───── Working data ─────
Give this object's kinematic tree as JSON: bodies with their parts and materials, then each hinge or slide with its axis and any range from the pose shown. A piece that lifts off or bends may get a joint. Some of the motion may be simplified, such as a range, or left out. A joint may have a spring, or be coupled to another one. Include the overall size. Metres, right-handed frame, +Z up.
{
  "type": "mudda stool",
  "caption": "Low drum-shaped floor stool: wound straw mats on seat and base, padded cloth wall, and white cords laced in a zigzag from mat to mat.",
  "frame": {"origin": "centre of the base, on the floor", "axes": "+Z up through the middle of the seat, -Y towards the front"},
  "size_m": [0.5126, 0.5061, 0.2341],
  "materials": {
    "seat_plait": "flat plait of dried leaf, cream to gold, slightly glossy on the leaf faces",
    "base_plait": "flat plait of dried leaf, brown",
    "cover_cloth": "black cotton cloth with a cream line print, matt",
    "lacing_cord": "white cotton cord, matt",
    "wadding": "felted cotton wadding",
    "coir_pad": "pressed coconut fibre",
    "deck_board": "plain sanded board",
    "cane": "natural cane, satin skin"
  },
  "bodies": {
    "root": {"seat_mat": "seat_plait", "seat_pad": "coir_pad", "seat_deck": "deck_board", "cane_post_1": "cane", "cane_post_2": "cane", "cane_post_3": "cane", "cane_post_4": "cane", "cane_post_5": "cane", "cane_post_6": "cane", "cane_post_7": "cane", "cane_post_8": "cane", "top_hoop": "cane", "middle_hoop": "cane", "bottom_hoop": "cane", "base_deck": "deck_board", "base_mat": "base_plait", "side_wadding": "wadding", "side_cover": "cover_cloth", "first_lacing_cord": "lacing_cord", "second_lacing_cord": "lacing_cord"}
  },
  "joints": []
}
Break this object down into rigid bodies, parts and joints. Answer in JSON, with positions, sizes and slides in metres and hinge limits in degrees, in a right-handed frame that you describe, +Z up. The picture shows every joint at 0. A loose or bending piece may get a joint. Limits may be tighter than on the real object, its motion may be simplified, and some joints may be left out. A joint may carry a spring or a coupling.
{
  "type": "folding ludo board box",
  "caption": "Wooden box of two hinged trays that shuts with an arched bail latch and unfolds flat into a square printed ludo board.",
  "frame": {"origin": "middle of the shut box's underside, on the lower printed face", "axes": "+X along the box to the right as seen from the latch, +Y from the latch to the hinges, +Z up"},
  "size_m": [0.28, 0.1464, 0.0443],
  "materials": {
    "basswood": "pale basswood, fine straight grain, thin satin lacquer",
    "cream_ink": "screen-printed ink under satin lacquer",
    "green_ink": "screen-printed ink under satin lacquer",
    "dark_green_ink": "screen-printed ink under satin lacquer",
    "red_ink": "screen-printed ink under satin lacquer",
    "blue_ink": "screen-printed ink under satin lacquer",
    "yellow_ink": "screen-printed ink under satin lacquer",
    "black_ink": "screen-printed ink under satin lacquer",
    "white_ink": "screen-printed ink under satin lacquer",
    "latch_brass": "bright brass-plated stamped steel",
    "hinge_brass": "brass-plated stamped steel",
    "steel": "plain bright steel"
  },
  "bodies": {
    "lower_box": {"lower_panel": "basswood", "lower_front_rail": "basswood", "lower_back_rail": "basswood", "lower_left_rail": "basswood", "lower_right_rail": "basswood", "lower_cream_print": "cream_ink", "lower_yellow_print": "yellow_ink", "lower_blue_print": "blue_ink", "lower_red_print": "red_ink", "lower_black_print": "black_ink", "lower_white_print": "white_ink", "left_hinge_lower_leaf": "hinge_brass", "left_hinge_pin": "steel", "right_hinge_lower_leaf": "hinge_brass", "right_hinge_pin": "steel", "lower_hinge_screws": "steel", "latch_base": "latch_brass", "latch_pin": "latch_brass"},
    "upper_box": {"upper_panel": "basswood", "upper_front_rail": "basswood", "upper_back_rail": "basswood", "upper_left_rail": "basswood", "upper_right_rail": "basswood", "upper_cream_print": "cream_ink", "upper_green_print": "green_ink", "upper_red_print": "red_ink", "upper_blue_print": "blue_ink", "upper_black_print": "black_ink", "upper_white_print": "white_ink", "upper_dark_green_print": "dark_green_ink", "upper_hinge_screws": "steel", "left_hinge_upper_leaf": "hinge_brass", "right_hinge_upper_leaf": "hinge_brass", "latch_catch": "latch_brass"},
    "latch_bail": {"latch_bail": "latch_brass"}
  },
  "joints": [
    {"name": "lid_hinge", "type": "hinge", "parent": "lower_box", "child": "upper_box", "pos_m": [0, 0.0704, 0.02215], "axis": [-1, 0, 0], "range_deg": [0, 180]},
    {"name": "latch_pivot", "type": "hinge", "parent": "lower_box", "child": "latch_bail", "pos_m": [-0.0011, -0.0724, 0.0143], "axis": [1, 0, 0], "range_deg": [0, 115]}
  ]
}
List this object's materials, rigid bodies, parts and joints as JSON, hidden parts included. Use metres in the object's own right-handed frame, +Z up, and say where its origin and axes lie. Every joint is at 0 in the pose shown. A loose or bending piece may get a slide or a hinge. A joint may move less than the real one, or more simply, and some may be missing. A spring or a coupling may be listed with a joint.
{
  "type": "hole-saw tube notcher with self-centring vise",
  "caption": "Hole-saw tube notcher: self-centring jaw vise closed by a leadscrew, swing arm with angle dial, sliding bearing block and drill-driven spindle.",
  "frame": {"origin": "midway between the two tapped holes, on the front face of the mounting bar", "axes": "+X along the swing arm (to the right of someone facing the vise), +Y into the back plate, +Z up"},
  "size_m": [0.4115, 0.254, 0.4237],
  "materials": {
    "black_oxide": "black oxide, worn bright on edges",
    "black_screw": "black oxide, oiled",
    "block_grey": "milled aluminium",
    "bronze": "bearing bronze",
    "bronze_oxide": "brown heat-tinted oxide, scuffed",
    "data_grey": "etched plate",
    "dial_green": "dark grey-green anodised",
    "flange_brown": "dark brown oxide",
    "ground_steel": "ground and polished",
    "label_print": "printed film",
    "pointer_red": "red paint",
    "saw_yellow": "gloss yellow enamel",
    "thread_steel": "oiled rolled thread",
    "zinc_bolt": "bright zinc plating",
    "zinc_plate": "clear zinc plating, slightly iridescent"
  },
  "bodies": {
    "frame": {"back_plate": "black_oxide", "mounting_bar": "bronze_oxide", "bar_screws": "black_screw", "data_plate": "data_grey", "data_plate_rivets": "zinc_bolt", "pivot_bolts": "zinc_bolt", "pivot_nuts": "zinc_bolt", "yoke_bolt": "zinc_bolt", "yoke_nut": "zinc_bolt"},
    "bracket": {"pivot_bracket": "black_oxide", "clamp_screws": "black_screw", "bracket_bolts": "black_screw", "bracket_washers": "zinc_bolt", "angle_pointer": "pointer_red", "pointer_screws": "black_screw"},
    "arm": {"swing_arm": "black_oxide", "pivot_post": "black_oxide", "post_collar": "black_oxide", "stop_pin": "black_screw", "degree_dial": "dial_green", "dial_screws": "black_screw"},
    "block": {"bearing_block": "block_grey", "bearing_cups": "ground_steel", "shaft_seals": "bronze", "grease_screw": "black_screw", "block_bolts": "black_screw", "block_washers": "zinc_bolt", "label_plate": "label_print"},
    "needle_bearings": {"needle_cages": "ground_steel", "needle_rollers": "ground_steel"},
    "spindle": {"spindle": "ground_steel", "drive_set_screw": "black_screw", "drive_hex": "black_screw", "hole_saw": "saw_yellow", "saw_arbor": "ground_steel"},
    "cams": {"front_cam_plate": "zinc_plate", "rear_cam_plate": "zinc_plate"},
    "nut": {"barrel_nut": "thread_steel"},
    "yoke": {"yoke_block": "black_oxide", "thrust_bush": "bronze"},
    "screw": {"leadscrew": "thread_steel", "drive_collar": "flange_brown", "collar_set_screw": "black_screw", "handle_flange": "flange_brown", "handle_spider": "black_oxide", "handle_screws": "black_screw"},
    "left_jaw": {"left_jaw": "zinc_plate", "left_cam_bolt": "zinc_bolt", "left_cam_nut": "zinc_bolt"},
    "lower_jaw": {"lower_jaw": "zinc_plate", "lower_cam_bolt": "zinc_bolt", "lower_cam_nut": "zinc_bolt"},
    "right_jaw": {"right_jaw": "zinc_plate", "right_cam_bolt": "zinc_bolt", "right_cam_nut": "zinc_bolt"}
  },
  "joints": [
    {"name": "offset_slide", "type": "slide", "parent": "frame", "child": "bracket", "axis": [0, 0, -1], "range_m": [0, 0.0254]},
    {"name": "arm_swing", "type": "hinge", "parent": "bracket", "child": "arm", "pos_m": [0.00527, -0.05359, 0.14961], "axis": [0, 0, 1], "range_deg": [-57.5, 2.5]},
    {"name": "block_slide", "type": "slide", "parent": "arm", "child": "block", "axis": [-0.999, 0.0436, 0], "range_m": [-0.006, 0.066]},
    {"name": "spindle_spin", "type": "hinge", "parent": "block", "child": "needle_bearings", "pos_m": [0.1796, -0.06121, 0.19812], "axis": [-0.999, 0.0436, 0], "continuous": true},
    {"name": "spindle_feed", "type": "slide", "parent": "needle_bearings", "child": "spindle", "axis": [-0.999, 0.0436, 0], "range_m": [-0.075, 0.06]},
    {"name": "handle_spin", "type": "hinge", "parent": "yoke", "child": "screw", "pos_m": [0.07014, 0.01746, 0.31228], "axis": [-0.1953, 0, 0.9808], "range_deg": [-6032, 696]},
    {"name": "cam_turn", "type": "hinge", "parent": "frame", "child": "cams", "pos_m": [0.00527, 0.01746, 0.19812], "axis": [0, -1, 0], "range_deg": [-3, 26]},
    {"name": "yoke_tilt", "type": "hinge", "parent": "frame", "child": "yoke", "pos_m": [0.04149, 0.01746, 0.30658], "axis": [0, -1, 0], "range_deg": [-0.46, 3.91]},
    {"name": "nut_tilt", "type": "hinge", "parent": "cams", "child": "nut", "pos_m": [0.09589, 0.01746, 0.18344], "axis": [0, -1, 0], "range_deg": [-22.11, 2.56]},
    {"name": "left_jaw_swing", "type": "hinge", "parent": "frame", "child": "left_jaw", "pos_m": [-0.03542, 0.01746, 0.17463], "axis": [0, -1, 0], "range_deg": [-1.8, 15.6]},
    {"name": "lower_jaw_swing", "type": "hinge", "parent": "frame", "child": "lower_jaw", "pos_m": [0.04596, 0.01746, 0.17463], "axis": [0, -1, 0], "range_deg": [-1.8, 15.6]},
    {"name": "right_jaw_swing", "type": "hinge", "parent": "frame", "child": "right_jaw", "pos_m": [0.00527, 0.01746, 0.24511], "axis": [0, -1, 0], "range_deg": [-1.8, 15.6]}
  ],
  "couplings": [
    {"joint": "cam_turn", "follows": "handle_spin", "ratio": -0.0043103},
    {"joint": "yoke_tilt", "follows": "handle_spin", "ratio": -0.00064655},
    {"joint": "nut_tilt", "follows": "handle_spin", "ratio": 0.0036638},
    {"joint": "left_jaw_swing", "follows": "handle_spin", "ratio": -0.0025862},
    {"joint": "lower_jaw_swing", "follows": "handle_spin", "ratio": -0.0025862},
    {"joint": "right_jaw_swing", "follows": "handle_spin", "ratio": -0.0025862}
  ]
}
─────
## Problem statement
What is the number of lines in the data that hold the word "joints"? Reply with that number and nothing else.

## Finished exercise
5